Brussels, 30 December 2013
Rīga and Umeå: European Capitals of Culture in 2014
Rīga (Latvia) and Umeå (Sweden) are the European Capitals of Culture in 2014. The cultural programme will officially begin on 17 January in the Latvian capital and on 31 January in Umeå.
Androulla Vassiliou, European Commissioner for Education, Culture, Multilingualism and Youth, said: “This is the moment that Rīga and Umeå have been preparing – and waiting for – since their selection as the European Capitals of Culture. The opening events will mark the beginning of what will be a tremendous year of cultural activities, aimed not only at people from the city and surrounding region, but also at those coming from much further afield. The European Capital of Culture has been a fantastic success story for almost 30 years: the title is a unique opportunity to make the most of a city’s cultural assets and boost its long-term development. The title is hugely important for tourism, job creation and regeneration. I wish both 2014 Capitals of Culture every success.”
Rīga will open its festivities with special events at museums, cafes and other venues, including exhibitions on Baltic amber and on the impact of the First World War on culture. In 1989, during the ‘Baltic Way’ campaign, the people of Latvia, Estonia and Lithuania formed a human chain to express their hope for independence from the former Soviet Union. On 18 January, the people of Riga will stand up for culture. Members of the public will recall the events by passing books from hand to hand, from the old National Library to the new building on the other side of the Daugava River.
Commissioner Vassiliou, together with EU Development Commissioner Andris Piebalgs, will participate in various events including the launch of ‘Taste and Feel 2014!’ which will offer the public a taste of the year’s cultural programme.
In the evening, at the river there will be fire sculptures created by teams from 12 countries – Latvia, Estonia, Lithuania, Finland, France, UK, Spain, Sweden, Switzerland, Russia, USA and Australian- lightshow and fireworks. The city Mayor, Nils Ušakovs, will later host a concert at Riga Arena, in the presence of Commissioner Vassiliou, entitled ‘Rīga through centuries and cultures’. The concert will feature Latvian classical, world and popular music artists, choirs and orchestras.
The launch of Umeå 2014 will take place over the weekend of 31 January to 2 February, day and night, with the opening ‘Burning Snow’ ceremony on Saturday as a high point. The city’s residents will gather with guests from all over Europe to witness the launch of the year.
The main events will be held on and around the Umeälven River, with a choreographed festival of light, music, song and movement. The ‘City of Winter’ will be transformed with burning pillars of ice and fires to provide light, warmth and meeting points. The heart of Umeå, Rådhustorget, will be turned into a Sami village with glowing cauldrons and reindeer.
The European Capital of Culture is one of the most successful and high-profile cultural initiatives of the European Union. The cities are selected by an independent panel on the basis of a cultural programme that must have a strong European dimension, engage local people of all ages, and contribute to the long-term development of the city.
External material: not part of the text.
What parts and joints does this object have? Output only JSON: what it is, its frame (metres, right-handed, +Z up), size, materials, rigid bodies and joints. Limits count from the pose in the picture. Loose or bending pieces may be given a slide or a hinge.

The year is an opportunity for the cities to transform their image, put them on the world map, attract more tourists and plan a culture-focused development strategy.
The title has a long-term impact, not only on culture but also in social and economic terms, both for the city and for the surrounding region. For example, a study1 has shown that the number of tourists increases by 12% on average compared with the year before the city held the title.
In addition to receiving a €1.5 million grant from the EU Culture Programme, cities can also benefit from tens of millions of euro from the EU Regional Development Fund.
The current rules and conditions for hosting the title are set out in a 2006 decision (1622/2006/EC) of the European Parliament and Council.
Following Umeå and Rīga in 2014, the future European Capitals of Culture will be Plzeň (Czech Republic) and Mons (Belgium) in 2015, Donostia-San Sebastián (Spain) and Wrocław (Poland) in 2016, Páfos (Cyprus) and Århus (Denmark) in 2017, and Valletta (Malta) and Leeuwarden (Netherlands) in 2018.